▶ [STATED EXERCISE]:
Write the material out again exactly as it stands.

▶

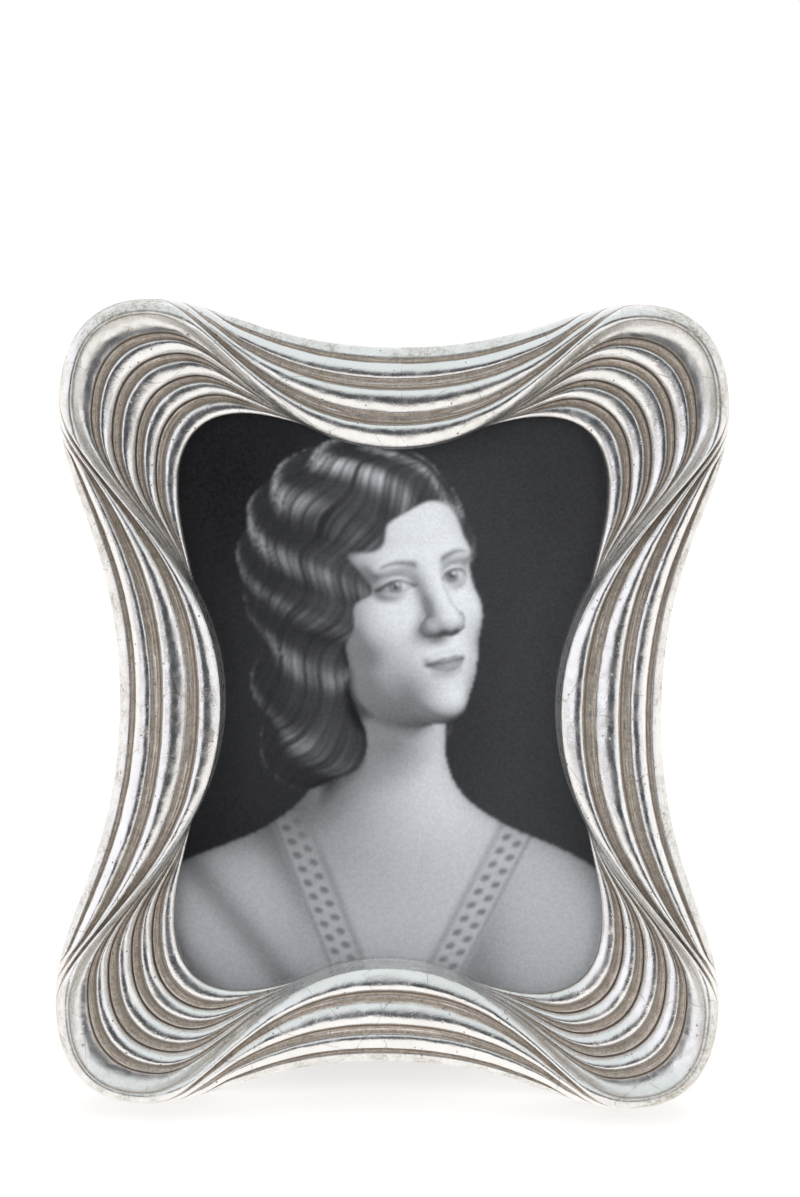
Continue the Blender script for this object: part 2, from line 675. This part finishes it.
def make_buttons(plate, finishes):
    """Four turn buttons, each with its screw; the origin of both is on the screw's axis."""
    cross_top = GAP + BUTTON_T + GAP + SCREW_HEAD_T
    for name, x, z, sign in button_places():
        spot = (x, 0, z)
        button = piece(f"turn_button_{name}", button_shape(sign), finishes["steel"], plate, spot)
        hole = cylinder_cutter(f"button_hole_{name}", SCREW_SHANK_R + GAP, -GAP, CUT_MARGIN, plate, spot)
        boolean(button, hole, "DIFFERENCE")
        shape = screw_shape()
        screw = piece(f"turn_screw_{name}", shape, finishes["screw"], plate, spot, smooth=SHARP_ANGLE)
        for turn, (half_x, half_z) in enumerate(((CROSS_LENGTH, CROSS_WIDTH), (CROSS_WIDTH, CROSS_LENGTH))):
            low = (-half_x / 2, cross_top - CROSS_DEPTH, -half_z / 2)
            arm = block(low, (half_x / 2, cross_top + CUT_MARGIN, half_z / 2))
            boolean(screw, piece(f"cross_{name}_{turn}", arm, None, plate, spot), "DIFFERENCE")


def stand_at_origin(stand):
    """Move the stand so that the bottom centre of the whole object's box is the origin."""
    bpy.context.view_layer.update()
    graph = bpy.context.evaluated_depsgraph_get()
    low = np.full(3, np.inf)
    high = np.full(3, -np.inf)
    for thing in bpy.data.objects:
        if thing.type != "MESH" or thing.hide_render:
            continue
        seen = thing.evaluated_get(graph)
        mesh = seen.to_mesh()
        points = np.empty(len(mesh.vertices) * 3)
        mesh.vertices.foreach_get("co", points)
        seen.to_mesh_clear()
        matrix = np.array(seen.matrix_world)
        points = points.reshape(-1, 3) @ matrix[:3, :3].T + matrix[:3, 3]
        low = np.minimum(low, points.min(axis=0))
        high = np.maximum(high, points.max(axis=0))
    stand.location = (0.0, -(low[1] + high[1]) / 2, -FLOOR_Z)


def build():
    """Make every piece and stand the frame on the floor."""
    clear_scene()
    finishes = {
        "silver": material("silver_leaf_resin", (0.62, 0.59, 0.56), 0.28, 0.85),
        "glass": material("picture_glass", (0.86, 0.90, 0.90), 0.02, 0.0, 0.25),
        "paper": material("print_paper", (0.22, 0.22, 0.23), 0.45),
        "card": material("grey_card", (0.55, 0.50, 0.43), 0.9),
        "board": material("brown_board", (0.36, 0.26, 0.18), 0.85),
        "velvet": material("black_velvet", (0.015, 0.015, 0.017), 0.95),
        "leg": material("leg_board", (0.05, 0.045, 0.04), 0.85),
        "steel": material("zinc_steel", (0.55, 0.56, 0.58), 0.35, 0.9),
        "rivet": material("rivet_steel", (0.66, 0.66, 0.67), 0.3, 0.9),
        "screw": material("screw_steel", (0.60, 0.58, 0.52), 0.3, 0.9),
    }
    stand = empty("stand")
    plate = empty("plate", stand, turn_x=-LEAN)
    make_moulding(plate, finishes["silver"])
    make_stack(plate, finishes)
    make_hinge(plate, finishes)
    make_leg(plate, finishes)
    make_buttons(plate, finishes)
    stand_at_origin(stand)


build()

◀

▶ [TASK ANSWER]:
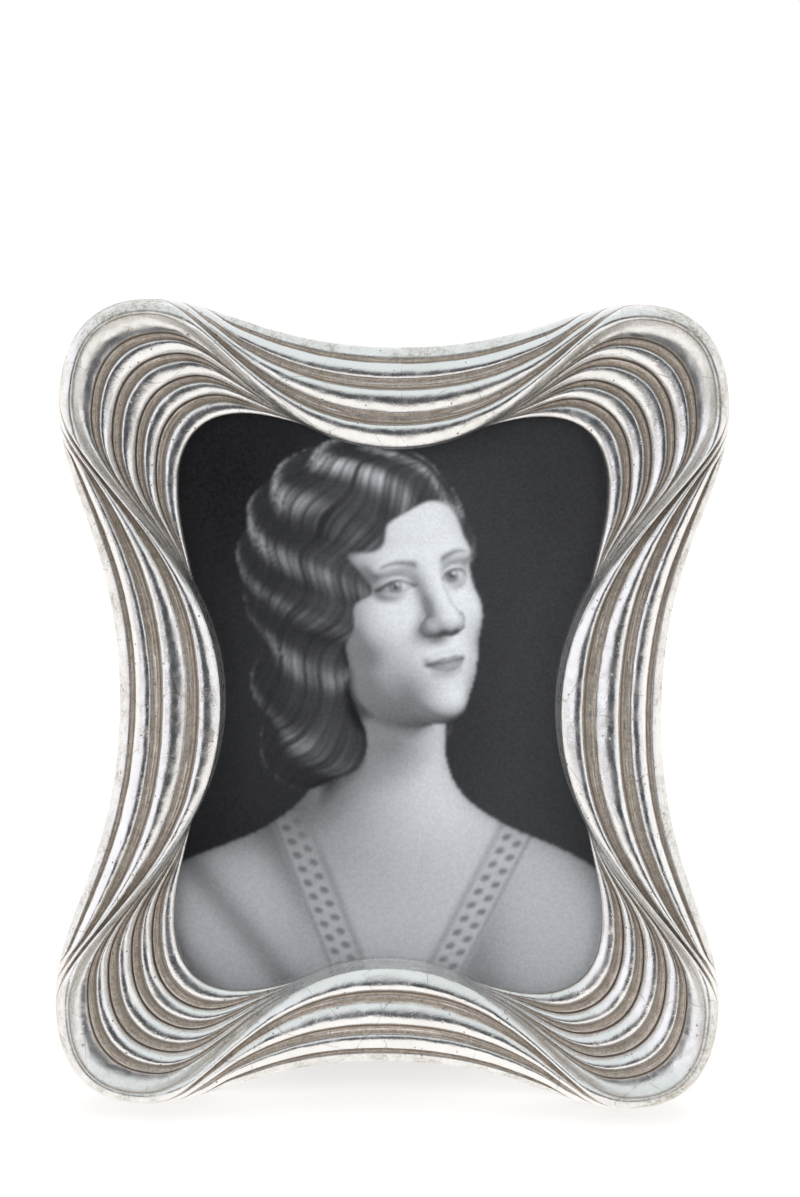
Continue the Blender script for this object: part 2, from line 675. This part finishes it.
def make_buttons(plate, finishes):
    """Four turn buttons, each with its screw; the origin of both is on the screw's axis."""
    cross_top = GAP + BUTTON_T + GAP + SCREW_HEAD_T
    for name, x, z, sign in button_places():
        spot = (x, 0, z)
        button = piece(f"turn_button_{name}", button_shape(sign), finishes["steel"], plate, spot)
        hole = cylinder_cutter(f"button_hole_{name}", SCREW_SHANK_R + GAP, -GAP, CUT_MARGIN, plate, spot)
        boolean(button, hole, "DIFFERENCE")
        shape = screw_shape()
        screw = piece(f"turn_screw_{name}", shape, finishes["screw"], plate, spot, smooth=SHARP_ANGLE)
        for turn, (half_x, half_z) in enumerate(((CROSS_LENGTH, CROSS_WIDTH), (CROSS_WIDTH, CROSS_LENGTH))):
            low = (-half_x / 2, cross_top - CROSS_DEPTH, -half_z / 2)
            arm = block(low, (half_x / 2, cross_top + CUT_MARGIN, half_z / 2))
            boolean(screw, piece(f"cross_{name}_{turn}", arm, None, plate, spot), "DIFFERENCE")


def stand_at_origin(stand):
    """Move the stand so that the bottom centre of the whole object's box is the origin."""
    bpy.context.view_layer.update()
    graph = bpy.context.evaluated_depsgraph_get()
    low = np.full(3, np.inf)
    high = np.full(3, -np.inf)
    for thing in bpy.data.objects:
        if thing.type != "MESH" or thing.hide_render:
            continue
        seen = thing.evaluated_get(graph)
        mesh = seen.to_mesh()
        points = np.empty(len(mesh.vertices) * 3)
        mesh.vertices.foreach_get("co", points)
        seen.to_mesh_clear()
        matrix = np.array(seen.matrix_world)
        points = points.reshape(-1, 3) @ matrix[:3, :3].T + matrix[:3, 3]
        low = np.minimum(low, points.min(axis=0))
        high = np.maximum(high, points.max(axis=0))
    stand.location = (0.0, -(low[1] + high[1]) / 2, -FLOOR_Z)


def build():
    """Make every piece and stand the frame on the floor."""
    clear_scene()
    finishes = {
        "silver": material("silver_leaf_resin", (0.62, 0.59, 0.56), 0.28, 0.85),
        "glass": material("picture_glass", (0.86, 0.90, 0.90), 0.02, 0.0, 0.25),
        "paper": material("print_paper", (0.22, 0.22, 0.23), 0.45),
        "card": material("grey_card", (0.55, 0.50, 0.43), 0.9),
        "board": material("brown_board", (0.36, 0.26, 0.18), 0.85),
        "velvet": material("black_velvet", (0.015, 0.015, 0.017), 0.95),
        "leg": material("leg_board", (0.05, 0.045, 0.04), 0.85),
        "steel": material("zinc_steel", (0.55, 0.56, 0.58), 0.35, 0.9),
        "rivet": material("rivet_steel", (0.66, 0.66, 0.67), 0.3, 0.9),
        "screw": material("screw_steel", (0.60, 0.58, 0.52), 0.3, 0.9),
    }
    stand = empty("stand")
    plate = empty("plate", stand, turn_x=-LEAN)
    make_moulding(plate, finishes["silver"])
    make_stack(plate, finishes)
    make_hinge(plate, finishes)
    make_leg(plate, finishes)
    make_buttons(plate, finishes)
    stand_at_origin(stand)


build()